You can try it yourself by running `cargo bench` in the `benches` dir.

Notes:

- Since all libraries have a different XML support, benchmarking is a bit pointless.
- Tree crates may use different *xml-rs* crate versions.
- We do not bench the libxml2, because `xmlReadFile()` will parse only an XML structure,
  without attributes normalization and stuff. So it's hard to compare.
  And we have to use a separate benchmark utility.
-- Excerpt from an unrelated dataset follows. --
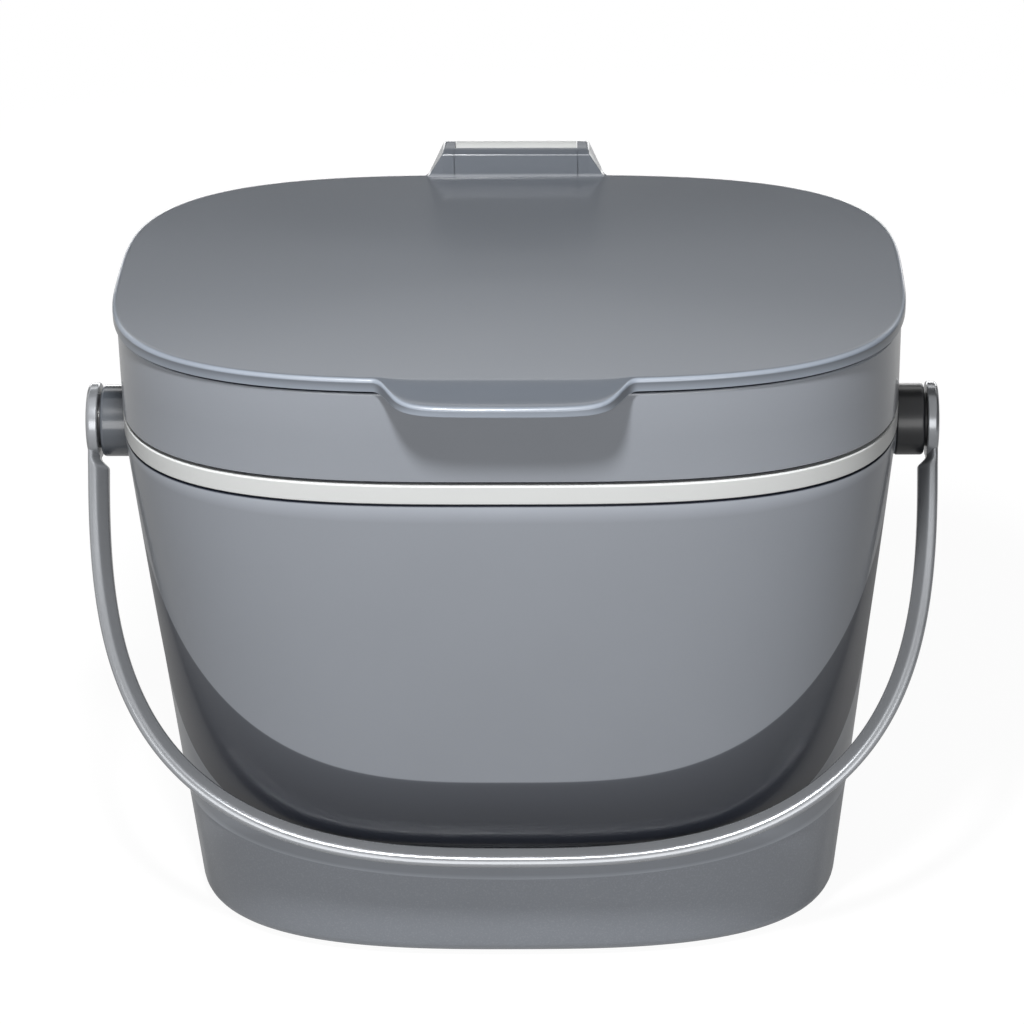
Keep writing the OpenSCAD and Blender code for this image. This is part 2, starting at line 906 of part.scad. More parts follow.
module end_cap() {
    at_pivot()
        difference() {
            rod_x(cap_r, head_x + head_t + seat_gap, eye_out_x);
            // A shallow dish marks the middle of the cap.
            translate([eye_out_x + dish_r - 0.3, 0, 0])
                sphere(r = dish_r);
        }
}

module left_cap() {
    color("dimgray")
    placed()
        mirror([1, 0, 0])
            end_cap();
}

module right_cap() {
    color("dimgray")
    placed()
        end_cap();
}

outer_shell();
inner_bucket();
left_hub();
right_hub();
pivot_screws();
pivot_nuts();
pivot_washers();
rubber_feet();
collar();
collar_seal();
hinge_bracket();
hinge_pin();
bracket_screws();
lid_cover();
lid_liner();
liner_screws();
lid_seal();
bail();
left_cap();
right_cap();
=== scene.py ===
# %% [markdown]
# # A compost caddy with a hinged lid
# This lesson dresses a small kitchen caddy: a tapered charcoal shell, a pale inner bucket, a glossy
# collar, a lid with a finger lip and a swinging bail. The mechanical model is loaded first as a fixed
# frame. Every surface made here takes its place from that frame, so nothing is fitted by hand.

import json
import math

import bmesh
import bpy
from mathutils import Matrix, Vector


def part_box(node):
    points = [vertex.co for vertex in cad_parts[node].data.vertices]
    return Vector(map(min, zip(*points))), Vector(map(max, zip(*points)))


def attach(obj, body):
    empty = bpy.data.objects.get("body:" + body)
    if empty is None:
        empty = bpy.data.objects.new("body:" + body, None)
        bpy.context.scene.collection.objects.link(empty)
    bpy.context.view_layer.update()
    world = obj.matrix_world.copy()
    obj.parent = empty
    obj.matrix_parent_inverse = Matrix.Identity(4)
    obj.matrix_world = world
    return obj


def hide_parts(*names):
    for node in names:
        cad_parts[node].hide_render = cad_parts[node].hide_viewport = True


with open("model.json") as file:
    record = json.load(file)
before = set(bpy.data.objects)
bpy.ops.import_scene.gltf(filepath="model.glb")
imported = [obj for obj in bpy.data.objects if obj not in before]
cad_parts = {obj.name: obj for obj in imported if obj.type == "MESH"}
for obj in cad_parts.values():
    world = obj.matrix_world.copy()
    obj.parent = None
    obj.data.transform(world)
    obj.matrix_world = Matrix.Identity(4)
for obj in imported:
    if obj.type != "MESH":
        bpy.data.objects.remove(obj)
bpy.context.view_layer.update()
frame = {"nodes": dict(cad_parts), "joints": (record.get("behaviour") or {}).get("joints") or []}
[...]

[xml-rs]: https://crates.io/crates/xml-rs
[xmlparser]: https://crates.io/crates/xmlparser

## Safety

- This library must not panic. Any panic should be considered a critical bug and reported.
- This library forbids `unsafe` code.

## Non-goals

- Complete XML support.
- Tree modification and writing.
- XPath/XQuery.

## API

This library uses Rust's idiomatic API based on iterators.
In case you are more familiar with browser/JS DOM APIs - you can check out
[tests/dom-api.rs](tests/dom-api.rs) to see how it can be converted into a Rust one.

## Dependency

[Rust](https://www.rust-lang.org/) >= 1.18

## License

Licensed under either of

- [Apache License v2.0]LICENSE-APACHE
- [MIT license]LICENSE-MIT

at your option.

## Contribution

Unless you explicitly state otherwise, any contribution intentionally submitted
for inclusion in the work by you, as defined in the Apache-2.0 license, shall be
dual licensed as above, without any additional terms or conditions.